WRITTEN INSTRUCTION>
Give again only the lines beginning with the one that contains "standing on z = 0." and ending with the one that contains "for node in"; include both of those lines.

INPUT FOR THIS TASK>

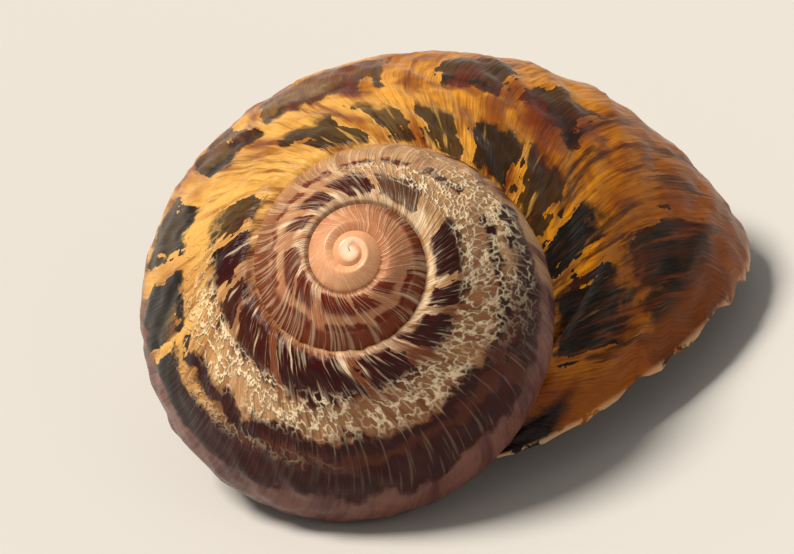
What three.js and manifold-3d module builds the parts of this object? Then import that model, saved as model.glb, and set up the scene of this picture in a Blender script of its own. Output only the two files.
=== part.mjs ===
// The empty shell of a brown garden snail: one hollow, right-handed coil of a little over four turns
// with a thin chipped lip, lying on its mouth with the apex up at a slant.
// The shell is grown about its own axis first, apex at the top and coiling clockwise seen from above:
// the outline of the mouth is scaled, turned and sunk, and every earlier outline was once the mouth.
// Then it is leaned over to the pose in which it rests. Millimetres, +Z up.

import * as THREE from "three";
import { mergeVertices } from "three/addons/utils/BufferGeometryUtils.js";
import Module from "manifold-3d";

// --- the mouth, which is the last outline of the coil
const mouthReach = 8.97; // shell axis to the middle of the mouth
const mouthHalfLength = 9.62; // along the long way of the outline, which slopes down and outward
const mouthHalfWidth = 6.41;
const mouthSlope = THREE.MathUtils.degToRad(-40.3); // of the long way, from level
const mouthPower = 2 / 2.15; // a little squarer than an ellipse
const mouthSkew = -0.064; // the outer end is slightly the narrower one
const innerLip = 0.38; // the outline bulges by this much toward the axis, where it makes the columella
const innerLipAt = THREE.MathUtils.degToRad(262); // round the outline from its outer lower end
const innerLipWide = THREE.MathUtils.degToRad(40);
const mouthYaw = THREE.MathUtils.degToRad(74.7); // heading of the mouth's plane, from straight outward
const mouthPitch = THREE.MathUtils.degToRad(-39); // and how far it faces down

// --- growth
const growthPerTurn = 2.177; // size of each turn over the one before
const sinkPerTurn = 2.85; // depth below the apex, likewise
const mouthDepth = 16.49; // apex to the level of the mouth's middle, before the last drop
const lastDrop = 2.69; // the extra drop of the last whorl as it nears the mouth
const lastDropTurns = 0.6;

// --- wall
const lipWall = 0.55; // wall at the mouth
const wallPerTurn = 1.3; // the wall thickens this much with each turn
const firstHollow = -8; // the segments above this are too narrow for a hollow here
const hollowPast = 0.06; // the hollow runs on through the mouth by this part of a turn

// --- columella: the pillar that fills the coil's narrow axial gap
const pillarRadius = 1.1; // at its foot
const pillarFoot = 21; // depth of the foot below the apex
const pillarTop = 0.2;
const pillarTaper = 0.8; // how the radius follows the depth
const pillarRound = 0.5; // how far its foot bulges
const pillarRings = 8;
const pillarSides = 16;

// --- rest pose: the direction that points down, in the upright shell
const restHeading = THREE.MathUtils.degToRad(81.324); // clockwise from the middle of the mouth
const restLean = THREE.MathUtils.degToRad(44.664); // of the axis from upright
const restTurn = THREE.MathUtils.degToRad(-15.82); // about the vertical, once leaned

// --- facets
const sides = 26; // points round an outline
const finest = 0.02; // facets smaller than this are merged
const firstSegment = -17; // the coil is joined from quarter turns, counted back from the mouth
const segmentsPerTurn = 4;
const lateSegments = 5; // those next to the mouth have more outlines
const lateSteps = 6;
const earlySteps = 4;

const facing = new THREE.Vector3(
  Math.cos(mouthPitch) * Math.cos(mouthYaw),
  Math.cos(mouthPitch) * Math.sin(mouthYaw),
  Math.sin(mouthPitch),
);

const growth = (turn) => growthPerTurn ** turn;

const wallAt = (turn) => lipWall * wallPerTurn ** turn;

function sinkAt(turn) {
  const late = THREE.MathUtils.smoothstep(turn, -lastDropTurns, 0);
  return mouthDepth * sinkPerTurn ** turn + lastDrop * late;
}

// A point of the mouth's outline, in cylindrical coordinates about the axis, at full size.
function mouthPoint(angle, inset) {
  const c = Math.cos(angle);
  const s = Math.sin(angle);
  const bulge = 1 + innerLip * Math.exp(-(((angle - innerLipAt) / innerLipWide) ** 2));
  const along = (mouthHalfLength * bulge - inset) * Math.sign(c) * Math.abs(c) ** mouthPower;
  const skew = 1 + mouthSkew * c;
  const across = (mouthHalfWidth * bulge - inset) * Math.sign(s) * Math.abs(s) ** mouthPower * skew;
  const out = along * Math.cos(mouthSlope) - across * Math.sin(mouthSlope);
  const up = along * Math.sin(mouthSlope) + across * Math.cos(mouthSlope);
  const forward = -(facing.x * out + facing.z * up) / facing.y;
  const reach = mouthReach + out;
  return { radius: Math.hypot(reach, forward), up, lead: Math.atan2(forward, reach) };
}

// How far the broken lip falls short of a whole one, in turns, around the outline.
const chips = [
  { at: 1.68, wide: 0.16, deep: 0.005 },
  { at: 1.21, wide: 0.16, deep: 0.005 },
  { at: 0.6, wide: 0.26, deep: 0.005 },
];

function chipAt(angle) {
  const depth = (chip) => chip.deep * Math.exp(-(((angle - chip.at) / chip.wide) ** 2));
  return -chips.reduce((sum, chip) => sum + depth(chip), 0);
}

// The outline as it stood at a given turn, as points round the coil.
function outlineAt(turn, inset, chipped) {
  return Array.from({ length: sides }, (_, side) => {
    const angle = (2 * Math.PI * side) / sides;
    const at = turn + (chipped ? chipAt(angle) : 0);
    const point = mouthPoint(angle, inset / growth(at));
    const azimuth = 2 * Math.PI * at + point.lead;
    const radius = point.radius * growth(at);
    return new THREE.Vector3(
      radius * Math.cos(azimuth),
      -radius * Math.sin(azimuth),
      point.up * growth(at) - sinkAt(at),
    );
  });
}

// A closed solid through a row of outlines with the same number of points, capped at both ends.
function loft(outlines) {
  const last = outlines.length - 1;
  const points = outlines.flat();
  const total = (row) => row.reduce((sum, point) => sum.add(point), new THREE.Vector3());
  const middle = (row) => total(row).divideScalar(sides);
  points.push(middle(outlines[0]), middle(outlines[last]));
  const index = [];
  for (let side = 0; side < sides; side += 1) {
    const next = (side + 1) % sides;
    for (let row = 0; row < last; row += 1) {
      const here = row * sides;
      index.push(here + side, here + sides + next, here + sides + side);
      index.push(here + side, here + next, here + sides + next);
    }
    index.push(points.length - 2, next, side);
    index.push(points.length - 1, last * sides + side, last * sides + next);
  }
  const geometry = new THREE.BufferGeometry().setFromPoints(points);
  geometry.setIndex(index);
  return geometry;
}

// Only the positions, with shared points merged.
function closed(geometry) {
  geometry.deleteAttribute("normal");
  geometry.deleteAttribute("uv");
  return mergeVertices(geometry);
}

function solidOf(geometry) {
  const mesh = new wasm.Mesh({
    numProp: 3,
    vertProperties: Float32Array.from(geometry.attributes.position.array),
    triVerts: Uint32Array.from(geometry.index.array),
  });
  return new wasm.Manifold(mesh);
}

const wasm = await Module();
wasm.setup();

// One quarter turn of the coil, by its number: the outer solid or the hollow.
function segment(number, hollow) {
  const steps = number < -lateSegments ? earlySteps : lateSteps;
  const outlines = [];
  for (let step = 0; step <= steps; step += 1) {
    const turn = (number * steps + step) / (steps * segmentsPerTurn);
    outlines.push(outlineAt(turn, hollow ? wallAt(turn) : 0, !hollow && turn === 0));
  }
  if (hollow && number === -1) {
    outlines.push(outlineAt(hollowPast, wallAt(0), false));
  }
  return solidOf(loft(outlines));
}

// The pillar, turned about the axis and rounded at its foot.
function columella() {
  const profile = [new THREE.Vector2(0, -pillarFoot - pillarRound)];
  for (let step = 0; step <= pillarRings; step += 1) {
    const depth = pillarFoot + ((pillarTop - pillarFoot) * step) / pillarRings;
    profile.push(new THREE.Vector2(pillarRadius * (depth / pillarFoot) ** pillarTaper, -depth));
  }
  profile.push(new THREE.Vector2(0, -pillarTop));
  const upright = new THREE.LatheGeometry(profile, pillarSides).rotateX(Math.PI / 2);
  return solidOf(closed(upright));
}

function buildShell() {
  const numbers = Array.from({ length: -firstSegment }, (_, i) => firstSegment + i);
  const grown = []; // the outer solid as it stood after each segment
  numbers.forEach((number, i) => {
    const wall = segment(number, false);
    grown.push(i === 0 ? wall : grown[i - 1].add(wall));
  });
  // A hollow keeps clear of the whorl before it, whose wall it shares.
  const hollow = numbers
    .filter((number) => number >= firstHollow)
    .map((number) => segment(number, true).subtract(grown[number - firstSegment - 2]))
    .reduce((sum, part) => sum.add(part));
  const whole = grown[grown.length - 1].add(columella());
  const pieces = whole.subtract(hollow).simplify(finest).decompose();
  // Rounding leaves crumbs of no volume where facets meet: the shell is the one real piece.
  return pieces.reduce((most, piece) => (piece.volume() > most.volume() ? piece : most));
}

// Lean the upright shell over to its rest pose, centred over the origin and standing on z = 0.
function rested(geometry) {
  const vertical = new THREE.Vector3(0, 0, 1);
  const skyward = new THREE.Vector3(
    -Math.sin(restLean) * Math.cos(restHeading),
    Math.sin(restLean) * Math.sin(restHeading),
    Math.cos(restLean),
  );
  geometry.applyQuaternion(new THREE.Quaternion().setFromUnitVectors(skyward, vertical));
  geometry.applyQuaternion(new THREE.Quaternion().setFromAxisAngle(vertical, restTurn));
  geometry.computeBoundingBox();
  const middle = geometry.boundingBox.getCenter(new THREE.Vector3());
  return geometry.translate(-middle.x, -middle.y, -geometry.boundingBox.min.z);
}

const result = buildShell().getMesh();
const geometry = new THREE.BufferGeometry();
const corners = Float32Array.from(result.vertProperties);
geometry.setAttribute("position", new THREE.BufferAttribute(corners, 3));
geometry.setIndex(Array.from(result.triVerts));
const horn = new THREE.MeshStandardMaterial({ color: 0xb98a4e, roughness: 0.45, metalness: 0 });
const shell = new THREE.Mesh(rested(geometry), horn);
shell.name = "shell";

const group = new THREE.Group();
group.add(shell);
export default group;
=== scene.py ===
# %% [markdown]
# # A garden snail's shell
# The empty shell of a brown garden snail is one piece: a tube of lime and horn coiled a little over
# four times to the right, each turn about twice the size of the one before. It lies on its mouth,
# apex forward, on a pale table. First the measured model is loaded.

# %% Load the measured model
import math
import bpy
import numpy as np
from mathutils import Matrix, Quaternion, Vector


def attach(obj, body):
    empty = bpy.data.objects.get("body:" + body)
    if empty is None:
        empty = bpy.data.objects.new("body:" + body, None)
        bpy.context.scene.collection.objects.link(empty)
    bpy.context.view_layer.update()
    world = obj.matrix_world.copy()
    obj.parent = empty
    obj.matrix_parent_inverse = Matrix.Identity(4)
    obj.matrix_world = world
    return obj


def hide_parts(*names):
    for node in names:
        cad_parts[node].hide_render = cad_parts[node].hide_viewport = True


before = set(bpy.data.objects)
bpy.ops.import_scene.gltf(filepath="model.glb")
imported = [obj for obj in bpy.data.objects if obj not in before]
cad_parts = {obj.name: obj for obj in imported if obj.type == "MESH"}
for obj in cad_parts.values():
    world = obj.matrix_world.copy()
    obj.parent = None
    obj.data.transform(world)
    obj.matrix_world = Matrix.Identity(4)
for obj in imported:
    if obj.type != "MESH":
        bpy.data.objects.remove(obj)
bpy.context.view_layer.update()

MM = 0.001

# %% [markdown]
# ## How the shell lies
# The shell is easiest to grow about its own axis, with the apex at the origin. Resting on its mouth
# it leans over, so one rotation and one shift carry the upright shell to the table. The camera is
# fixed to the same axis: it looks almost straight at the apex.

# %% From the upright shell to the table
REST_HEADING = math.radians(81.324)  # the way down, clockwise from the middle of the mouth
REST_LEAN = math.radians(44.664)  # of the axis from upright
REST_TURN = math.radians(-15.82)
skyward = Vector((
    -math.sin(REST_LEAN) * math.cos(REST_HEADING),
    math.sin(REST_LEAN) * math.sin(REST_HEADING),
    math.cos(REST_LEAN),
))
leaned = Quaternion((0, 0, 1), REST_TURN) @ skyward.rotation_difference(Vector((0, 0, 1)))
APEX = Vector((-4.392, -11.762, 15.903)) * MM  # where the apex ends up
print("the axis leans", round(math.degrees(REST_LEAN), 1), "degrees")

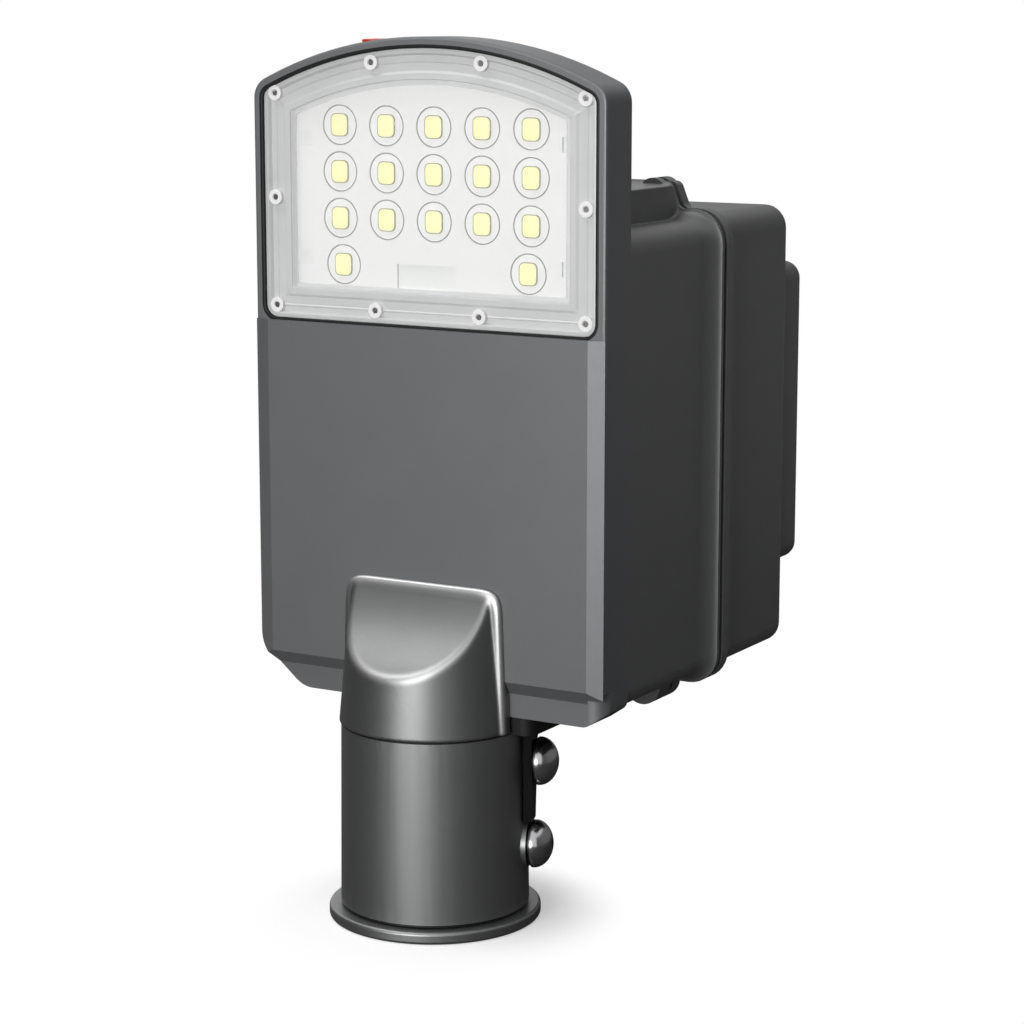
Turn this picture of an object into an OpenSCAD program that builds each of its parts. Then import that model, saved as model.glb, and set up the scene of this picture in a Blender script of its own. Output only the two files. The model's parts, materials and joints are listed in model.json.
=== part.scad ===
// Solar street light: a lamp head on a pole socket, with a battery case behind the head.
// Frame: origin at the centre of the socket's mouth, Z up, the lamp faces -Y, millimetres.

/* [Pole socket] */
// Radius of the bore that takes a 60.3 mm pole
pole_bore_r = 30.5; // [30.2:0.1:31]
// Wall of the socket at its foot
socket_wall = 5.5; // [4.5:0.5:7.5]
// How much narrower the socket is at its top
socket_draft = 0.7; // [0:0.1:1]
// Height of the socket from its mouth to the bracket
socket_h = 75.2; // [70:1:85]
// Thickness of the plate that stops the pole
stop_plate_t = 8; // [7.5:0.5:10]
// How far the ring at the socket's mouth stands out of the socket
ring_out = 4.5; // [3:0.5:8]
// Height of the mouth ring
ring_h = 4.6; // [3:0.2:7]
// Height of the rubber bead between ring and socket
bead_h = 1.4; // [1:0.1:2]
// How far the thin foot inside the ring is set back from the socket
spigot_in = 2.5; // [2:0.25:3]

/* [Clamp screws] */
// Angle of the clamp screws behind the right-hand side
clamp_angle = 20; // [0:1:24]
// Height of the lower clamp screw
clamp_z = 29; // [24:1:32]
// Distance from one clamp screw to the other
clamp_pitch = 32.5; // [26:0.5:34]
// Radius of a clamp screw's shank
clamp_shank_r = 4; // [3:0.5:5]
// Radius of a clamp screw's domed head
clamp_head_r = 9.2; // [8:0.1:10]
// Height of a clamp screw's domed head
clamp_head_h = 8; // [7:0.2:9]
// Thickness of the collar under the dome
clamp_collar_h = 0.8; // [0.6:0.2:2.4]
// Width across flats of the hexagon socket in the head
clamp_hex = 5; // [4:0.5:6]
// Thickness of the captive washer
washer_t = 0.8; // [0.8:0.1:1.6]
// Free travel between washer and seat, half a turn of the thread and a tenth
clamp_travel = 0.73; // [0.73:0.01:1]
// How far the lower screw's round boss stands out from the socket
boss_out = 0.6; // [0.5:0.1:1.5]

/* [Bracket and neck] */
// Height of the bracket under the lamp head
saddle_h = 7; // [6:0.5:9]
// Width of the bracket under the lamp head
saddle_w = 88; // [80:1:100]
// How far the bracket reaches behind the pole's axis
saddle_back = 48; // [42:1:60]
// How far the bracket's tongue under the upper screw stands out from the socket
tongue_out = 2.6; // [2:0.1:4]
// Width of the bracket's tongue
tongue_w = 15; // [12:1:18]
// How much narrower the neck is at its top
neck_draft = 5; // [3:0.5:7]
// Height of the neck's top edge over the lamp's lower edge
neck_rise = 48.4; // [40:0.2:60]
// Height of the scooped lip over the lamp's lower edge
scoop_rise = 16.8; // [12:0.2:24]
// Radius of the hollow of the scoop
scoop_r = 70; // [60:1:120]
// Radius of the neck's two top corners
neck_corner_r = 7; // [4:0.5:9]
// How far the raised edge round the neck stands out of the panel
neck_edge_t = 2.6; // [2:0.1:3.5]
// Height of the raised edge over the scoop
neck_edge_h = 3.2; // [2.4:0.1:5]
// How far the raised edge reaches out of the neck at its top
neck_edge_out = 2.9; // [2:0.1:4]
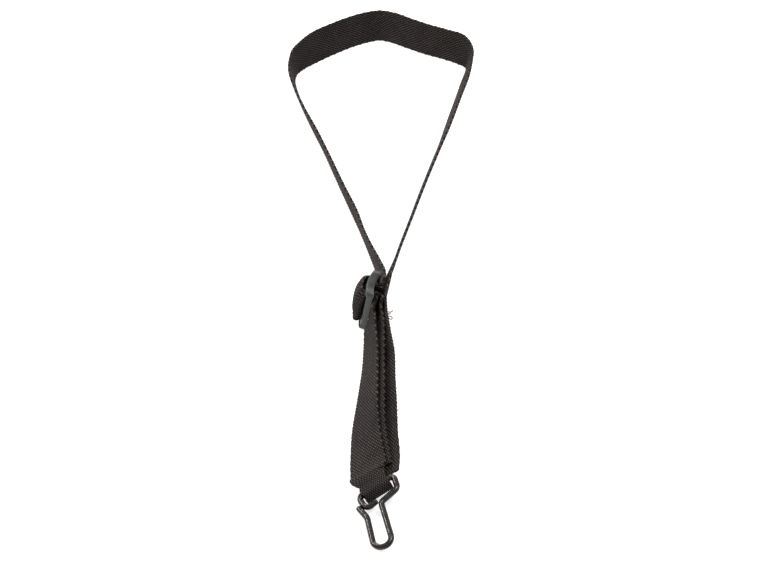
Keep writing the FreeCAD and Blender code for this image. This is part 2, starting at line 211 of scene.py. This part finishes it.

FULL SOLUTION>
// Lean the upright shell over to its rest pose, centred over the origin and standing on z = 0.
function rested(geometry) {
  const vertical = new THREE.Vector3(0, 0, 1);
  const skyward = new THREE.Vector3(
    -Math.sin(restLean) * Math.cos(restHeading),
    Math.sin(restLean) * Math.sin(restHeading),
    Math.cos(restLean),
  );
  geometry.applyQuaternion(new THREE.Quaternion().setFromUnitVectors(skyward, vertical));
  geometry.applyQuaternion(new THREE.Quaternion().setFromAxisAngle(vertical, restTurn));
  geometry.computeBoundingBox();
  const middle = geometry.boundingBox.getCenter(new THREE.Vector3());
  return geometry.translate(-middle.x, -middle.y, -geometry.boundingBox.min.z);
}

const result = buildShell().getMesh();
const geometry = new THREE.BufferGeometry();
const corners = Float32Array.from(result.vertProperties);
geometry.setAttribute("position", new THREE.BufferAttribute(corners, 3));
geometry.setIndex(Array.from(result.triVerts));
const horn = new THREE.MeshStandardMaterial({ color: 0xb98a4e, roughness: 0.45, metalness: 0 });
const shell = new THREE.Mesh(rested(geometry), horn);
shell.name = "shell";

const group = new THREE.Group();
group.add(shell);
export default group;
=== scene.py ===
# %% [markdown]
# # A garden snail's shell
# The empty shell of a brown garden snail is one piece: a tube of lime and horn coiled a little over
# four times to the right, each turn about twice the size of the one before. It lies on its mouth,
# apex forward, on a pale table. First the measured model is loaded.

# %% Load the measured model
import math
import bpy
import numpy as np
from mathutils import Matrix, Quaternion, Vector


def attach(obj, body):
    empty = bpy.data.objects.get("body:" + body)
    if empty is None:
        empty = bpy.data.objects.new("body:" + body, None)
        bpy.context.scene.collection.objects.link(empty)
    bpy.context.view_layer.update()
    world = obj.matrix_world.copy()
    obj.parent = empty
    obj.matrix_parent_inverse = Matrix.Identity(4)
    obj.matrix_world = world
    return obj


def hide_parts(*names):
    for node in names:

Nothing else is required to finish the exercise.